OK. I just wrote a post detailing the big events from my birthday. I encourage you to read it, or else some of what I right here won't necessarily make sense. I wanted to take a moment to talk about what my birthday was like without Mom. I've had a couple of days to think about things, and I've had some revelations.
First, I have to reveal to you one of my biggest wishes on my birthday. I wanted a visit from Mom. I know it sounds odd, but I wanted to dream about her. I'm a big believer in the afterlife, and I firmly believe that dreams about the deceased are not just dreams. They're visitations. Since Mom passed, I've had 3 dreams about her. I won't get into the details of each one, but let me just say that I can only make sense out of one of them. Anyway, that's what I wanted. I wanted a dream. I wanted to dream about doing all of our usual birthday traditions with her: shopping in Williamsburg, pumpkin cheesecake at Barnes & Noble, stupid, silly birthday songs.
Unfortunately, I woke up the morning of my birthday to the sad realization that I'd had no such dream. I felt sad and alone, and that feeling very easily could have continued throughout the day except for some wonderful people in my life.
First there was Hans. Hans really took care of me that day. He comforted me when I was crying, and didn't make me feel bad about crying. He stayed with me all day. He made sure I felt well-loved. I don't think Mom would have gone if I didn't have Hans. She knew I'd be OK.
Second there were my running buddies.
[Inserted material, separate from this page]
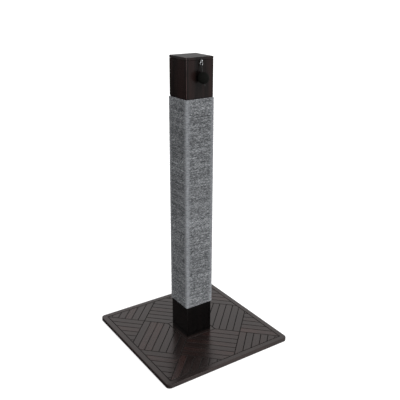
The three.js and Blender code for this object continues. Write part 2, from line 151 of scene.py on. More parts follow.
BLACK_CORD_COLOURS = (0.004, 0.004, 0.004), (0.016, 0.016, 0.016)
RUBBER_COLOURS = (0.008, 0.008, 0.008), (0.016, 0.016, 0.016)
ZINC = (0.46, 0.47, 0.48)
BRASS = (0.46, 0.30, 0.09)
FLOOR_COLOUR = (0.55, 0.55, 0.55)
FLOOR_LIGHT = (1.0, 1.0, 1.0)

# ---- Camera ----------------------------------------------------------------------------------

CAMERA_PLACE = Vector((-1.0468, -1.6108, 1.2411))
CAMERA_AZIMUTH = math.radians(33.92)  # turned from +Y towards +X
CAMERA_PITCH = math.radians(20.46)  # below the horizon
CAMERA_ROLL = math.radians(0.27)
CAMERA_LENS = 53.15
CAMERA_SENSOR = 36.0
CAMERA_SIGHT = 0.01, 100.0  # nearest and farthest


def make_camera():
    """The camera at the photograph's place, looking where it looked."""
    data = bpy.data.cameras.new("camera")
    data.lens = CAMERA_LENS
    data.sensor_width = CAMERA_SENSOR
    data.sensor_fit = "HORIZONTAL"
    data.clip_start, data.clip_end = CAMERA_SIGHT
    camera = bpy.data.objects.new("camera", data)
    bpy.context.scene.collection.objects.link(camera)
    level = math.cos(CAMERA_PITCH)
    ahead, across = math.cos(CAMERA_AZIMUTH) * level, math.sin(CAMERA_AZIMUTH) * level
    forward = Vector((across, ahead, -math.sin(CAMERA_PITCH)))
    right = forward.cross(Vector((0, 0, 1))).normalized()
    up = right.cross(forward)
    rolled_right = right * math.cos(CAMERA_ROLL) + up * math.sin(CAMERA_ROLL)
    rolled_up = up * math.cos(CAMERA_ROLL) - right * math.sin(CAMERA_ROLL)
    turn = Matrix((rolled_right, rolled_up, -forward)).transposed()
    camera.matrix_world = Matrix.Translation(CAMERA_PLACE) @ turn.to_4x4()
    bpy.context.scene.camera = camera


make_camera()


# ---- Helpers for meshes ----------------------------------------------------------------------

SAME_POINT = 0.001 * MM  # points nearer than this are one
SAME_PLANE = math.radians(1.0)  # faces that meet at less than this are one
SHARP_EDGE = math.radians(25)  # edges that turn by more than this are eased


def place_object(name, mesh):
    """An object of the mesh, in the scene."""
    piece = bpy.data.objects.new(name, mesh)
    bpy.context.scene.collection.objects.link(piece)
    return piece


def add_object(name, vertices, faces, body, slot):
    """A smooth mesh object from points and faces, riding on a body."""
    mesh = bpy.data.meshes.new(name)
    mesh.from_pydata([tuple(v) for v in vertices], [], [tuple(f) for f in faces])
    mesh.validate()
    mesh.update()
    mesh.polygons.foreach_set("use_smooth", np.ones(len(mesh.polygons), bool))
    piece = place_object(name, mesh)
    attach(piece, body)
    return piece


def paint(piece, material):
    """Gives the piece one material."""
    if piece.data.materials:
        for index in range(len(piece.data.materials)):
            piece.data.materials[index] = material
    else:
        piece.data.materials.append(material)


def join_points(mesh, flatten=False):
    """Joins points that lie in one place, and if asked also faces that lie in one plane."""
    shape = bmesh.new()
    shape.from_mesh(mesh)
    bmesh.ops.remove_doubles(shape, verts=shape.verts, dist=SAME_POINT)
    if flatten:
        bmesh.ops.dissolve_limit(
            shape,
            angle_limit=SAME_PLANE,
            verts=shape.verts,
            edges=shape.edges,
            use_dissolve_boundaries=False,
        )
    shape.to_mesh(mesh)
    shape.free()


def is_flat(normal):
    """True on level faces, and on upright ones that look along X or Y or midway between them."""
    turn = math.degrees(math.atan2(normal.y, normal.x))
    off_eighth = abs(turn - 45 * round(turn / 45))
    return abs(normal.z) > 0.999 or (abs(normal.z) < 0.02 and off_eighth < 0.5)


def bevelled_copy(node, name, width):
    """A copy of a wooden node in its place, with its flat faces joined and its sharp edges eased."""
    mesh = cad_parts[node].data.copy()
    mesh.name = name
    mesh.materials.clear()
    join_points(mesh, flatten=True)
    piece = place_object(name, mesh)
    bevel = piece.modifiers.new("edges", "BEVEL")
    bevel.width = width
    bevel.segments = EDGE_SEGMENTS
    bevel.limit_method = "ANGLE"
    bevel.angle_limit = SHARP_EDGE
    bevel.use_clamp_overlap = True
    apply_modifiers(piece)
    for polygon in piece.data.polygons:
        polygon.use_smooth = not is_flat(polygon.normal)
    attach(piece, "root")
    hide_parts(node)
    return piece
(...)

I forgot to mention in the last post, but when they realized they'd missed running with me on my birthday, they stopped by the kennel with cupcakes (I ended up with a lot of cupcakes that day). I didn't get to see them, but it was so nice to know they cared that much about me. Like I said before, I wasn't upset with them or anything. By the end of the day I was laughing over the whole thing, but that gesture was just beautiful.
Then there was the kennel staff. They didn't have to do anything. I certainly didn't expect anything of them. Such a simple gesture, though, made me feel so wonderful. It's lonely owning a business. Most people make friends and connections with coworkers. I don't have coworkers, I have staff, and it can often be difficult to separate out friend from employee. It was nice to have them do something completely unasked for. Mom's love for me showed through them.
And then there was the client who brought me pumpkin cheesecake. I'm fairly certain he knew how much I love that cheesecake, and he knew that Mom and I always had at least one slice together, but I don't think he knew it was a birthday tradition. He didn't have to bring anything, yet he chose pumpkin cheesecake...from Barnes & Noble. That's when I first realized that Mom may be with me after all.
And there was the client who told me how much healthier I looked. I'm not sure she initially knew it was my birthday, and I know she had no clue I'd spent the morning crying, but she told me how tired I'd looked when I was caring for my Mom. She told me how much she wanted to be able to help because she was truly concerned for me. And she told me how much lighter I looked since Mom's passing. Of course, she knew that was the worst possible outcome, but she was happy I was under less stress. That's the one that took a little longer to sink in. It really didn't hit me until today. Mom died so that I could live.
I know it sounds weird, but I know the course we were on. We were all slowly dying. I'm not certain I fully understood it at the time, but I definitely understand it now. We were under so much stress. We could never fully breathe. Something was bound to happen at some point. Either exhaustion or illness or something would have taken all of us. I think, to some degree (whether she consciously thought it or not) Mom may have let herself go. She grew tired of the fight, and she saw that we were struggling to continue to the fight, so she gave in.
To some degree, there's a good deal of guilt that goes with this. If I'd fought harder, if she'd known how much I was still fighting for her, would the outcome have been different? And trust me, I've had a lot of what if moments. But when I think of her passing as an act of love, a final act of love, things become a lot easier.
The morning of my birthday I felt sad and alone. By end of the day, though, when I was sitting with my family, I felt loved. I felt warm and relaxed. I didn't dream about Mom, but she was there the whole day. She was with me and will always be with me. It reminds me of a line from one of my favorite childhood movies, The Land Before Time. "I'll be with you. Even if you can't see me." I can't see her, but she's with me.